Unionspolitiker sprechen von »falschen Signalen« und »tiefgreifenden Webfehlern« und warnen davor, dass durch die Bürgergeld-Regeln der Anreiz sinkt, eine Arbeit aufzunehmen, anstatt staatliche Hilfe in Anspruch zu nehmen. CDU-Chef Friedrich Merz hatte Anfang Oktober bei »t-online« auch gesagt: »Mit der zukünftig «Bürgergeld» genannten Sozialleistung lohnt es sich auch für Zuwanderer häufig nicht mehr, eine einfache Tätigkeit aufzunehmen. Und genau das zieht die Menschen aus vielen Ländern erst richtig an, es schafft einen sogenannten Pull-Faktor.«
»Kopf frei« für Jobsuche und Weiterbildung
Ampel-Politiker weisen die Kritik zurück. Betroffene sollten »den Kopf frei haben sich zu qualifizieren und weiterzubilden, neue Arbeit zu suchen und sollen sich nicht rumschlagen müssen« mit dem Aufbrauchen von Vermögenswerten oder dem Auszug aus der bisher bewohnten Wohnung, verteidigte SPD-Generalsekretär Kevin Kühnert am Montag im Deutschlandfunk die Pläne. Die Kritik der Union nannte er im »Tagesspiegel« »ein durchsichtiges und populistisches Manöver«.

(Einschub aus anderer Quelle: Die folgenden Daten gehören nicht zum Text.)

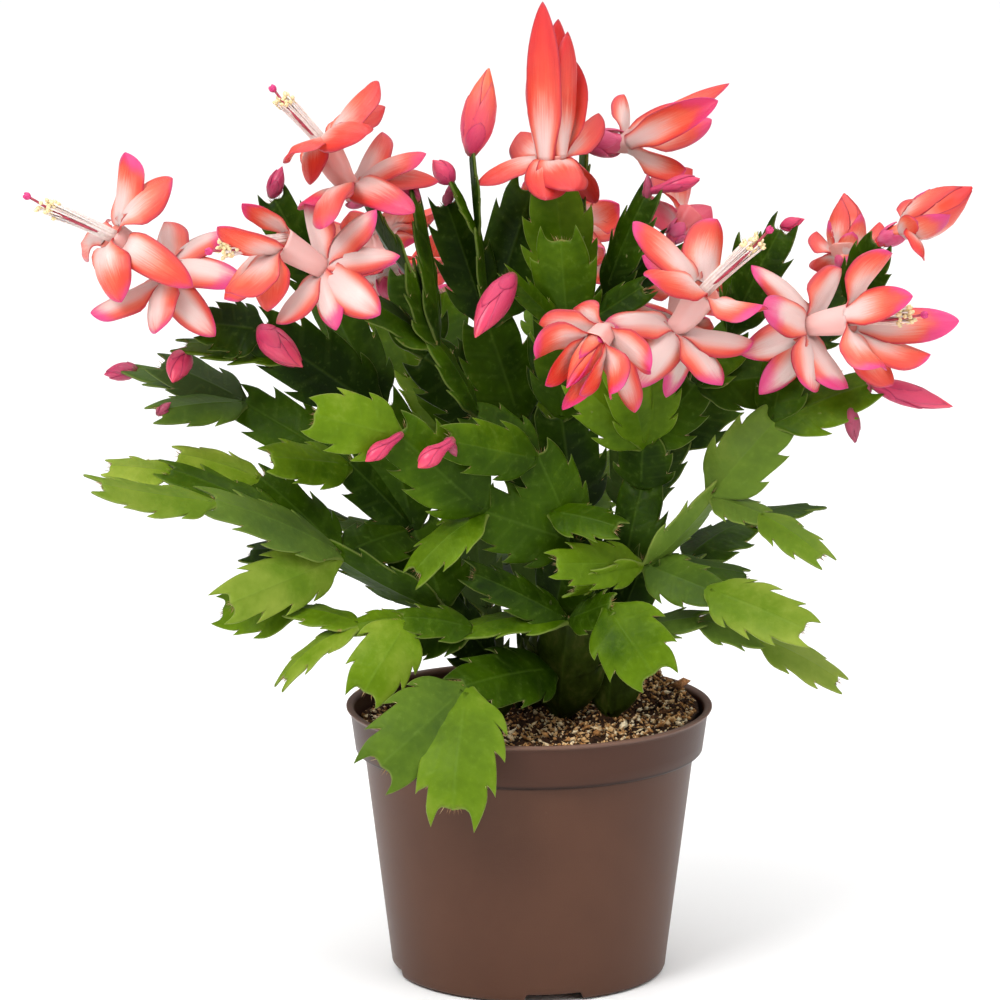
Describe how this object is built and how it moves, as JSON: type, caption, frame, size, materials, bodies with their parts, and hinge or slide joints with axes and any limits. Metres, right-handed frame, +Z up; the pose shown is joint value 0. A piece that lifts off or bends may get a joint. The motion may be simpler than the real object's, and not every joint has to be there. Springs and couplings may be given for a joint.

Der stellvertretende Grünen-Fraktionschef Andreas Audretsch sagte der Deutschen Presse-Agentur: »Markus Söder und Friedrich Merz setzen beim Bürgergeld auf blanken Populismus und schamlose Falschaussagen.« Kühnert und Audretsch verwiesen darauf, dass das Schonvermögen für Hartz-IV-Empfänger bereits im Zuge der Corona-Pandemie von der großen Koalition, also von der Union selbst, auf 60.000 Euro erhöht wurde. FDP-Generalsekretär Bijan Djir-Sarai sagte ebenfalls dem »Tagesspiegel«, es sei nicht die Zeit »für parteitaktische Manöver«. Verzögerung und Blockade hätten nichts mit Verantwortung zu tun.
Zeitplan könnte wackeln
Wie geht es nun weiter? Im Bundestag steht die Verabschiedung des Bürgergeld-Gesetzes momentan für nächste Woche Donnerstag auf der Tagesordnung. Danach muss noch der Bundesrat entscheiden. Wenn das Gesetz dort keine Mehrheit bekommt, käme der Vermittlungsausschuss von Bundestag und Bundesrat zum Zug. Ein dort ausgehandelter Kompromiss müsste dann aber erneut von Bundestag und Bundesrat beschlossen werden, so dass es mit Einführung des Bürgergelds zum Jahresbeginn knapp werden könnte. Bundeskanzler Olaf Scholz (SPD) sagte am Montag in Berlin, er sei sehr zuversichtlich, dass das Gesetzgebungsvorhaben vor dem Jahreswechsel zum Abschluss gebracht werde. »Die Zuversicht ist groß«, sagte er.
Mehr Geld als Kompromiss?
In Vermittlungsverfahren setzen die Bundesländer oft durch, dass sie vom Bund für die Umsetzung des betreffenden Gesetzes mehr Geld bekommen. Das könnte auch hier Teil eines Kompromisses sein. Der Bundesrat hatte am Freitag in einer Stellungnahme zum Bürgergeldgesetz die Ampelregierung bereits dazu aufgefordert, die Kosten zu überprüfen und Mehrkosten für Kommunen und Länder auszugleichen.